Oui, il a écrit, bien sur qu’il a écrit, de nombreuses fois, nombreuses. Ma défunte épouse lisait les lettres à votre mère, et, elle, ensuite, les racontait à votre père. « Mon cher papa, ma bien-aimée maman : Cela me réjouirait qu’à réception de cette lettre vous vous trouviez en bonne santé. Moi, je vais bien, grâce à Dieu. » Les dernières lettres qui arrivèrent, il les a toutes commencé de la même façon. Et les finissait de la même manière : « De votre fils aimant, qui vraiment vous aime ». Même dans sa manière d’écrire, on remarquait qu’il avait quitté le village, tellement elle était courtoise. Isidora arrivait en courant, toute contente, l’enveloppe à la main : « ça vient de la capitale, c’est Zacarias qui m’a dit que ça venait de la capitale. » Isidora était sa mère. Vous avez connu Isidora?
Non ?
Mais oui, bien sur, vous êtes nouveau par ici. Vous n’avez pas pu la connaître. Et encore moins Modesto, son mari.
La lettre provenait de son fils c’est pour ça qu’elle courait toute contente. Zacarias est le facteur, vous savez? Il ne travaille plus. Mais jusqu’à il n’y a pas si longtemps, il montait et redescendait le village, le sac à l’épaule. En criant.
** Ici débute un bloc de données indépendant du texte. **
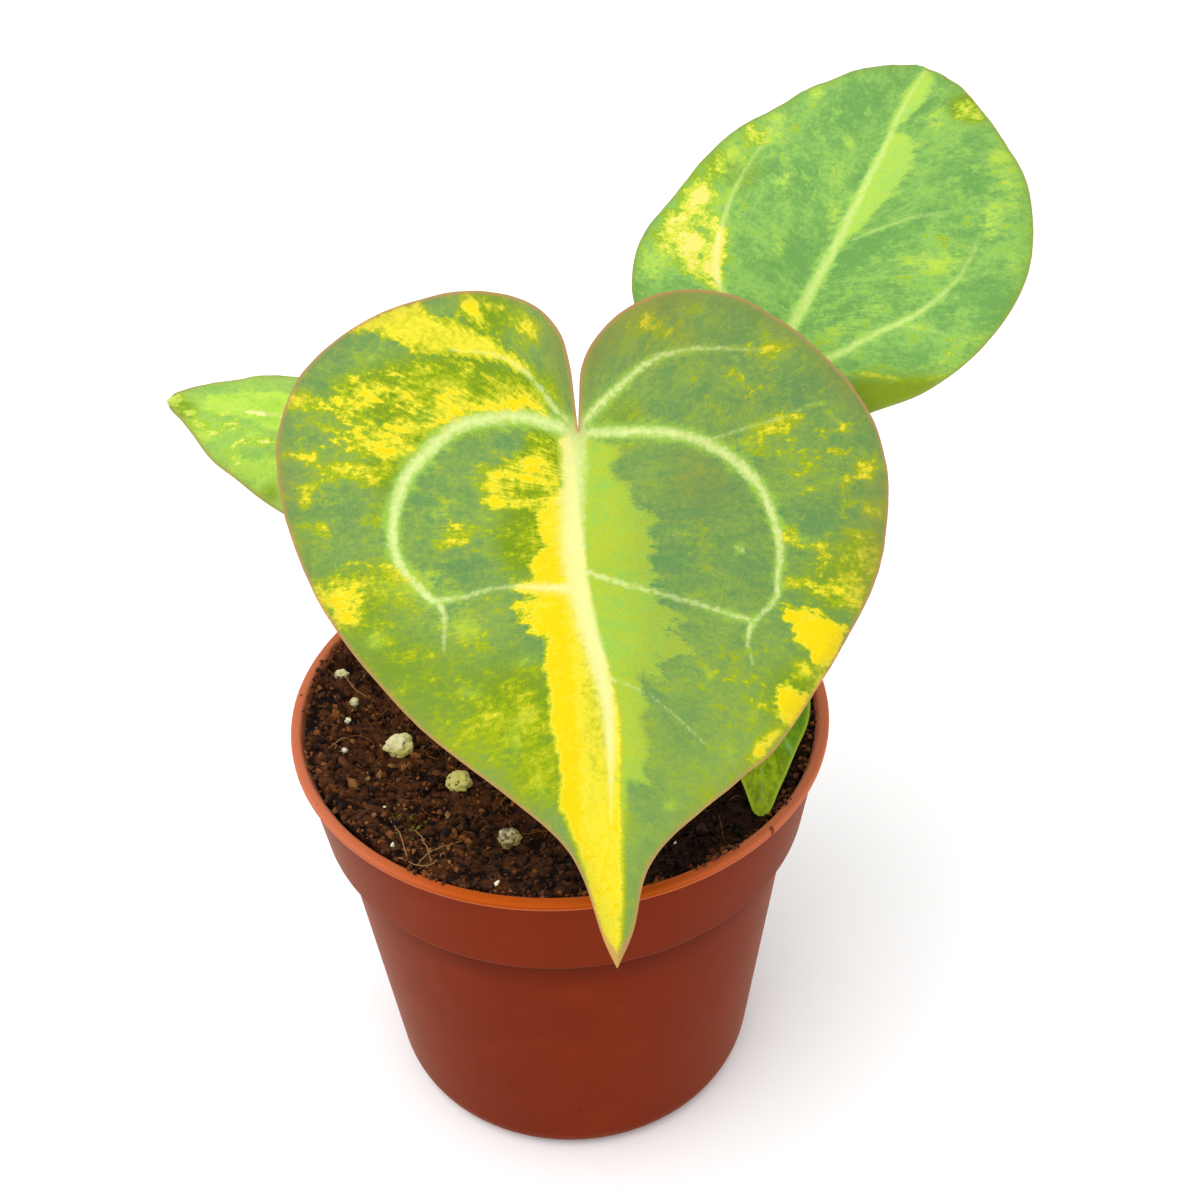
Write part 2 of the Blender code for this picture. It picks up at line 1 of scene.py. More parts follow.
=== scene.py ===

Ça, non plus ? Alors, cela veut dire qu’il s’est déjà écoulé plus de trois mois depuis qu’il a pris sa retraite, voyez comme le temps passe vite. Eh bien, c’était un numéro digne à voir. Il appelait déjà Isidora en criant depuis l’angle pour la voir plus vite contente. Elle sortait sur le pas de la porte dès qu’elle entendait son nom, avec cette allure qui donne de la gloire, de la vigueur. Et souriant à moitié.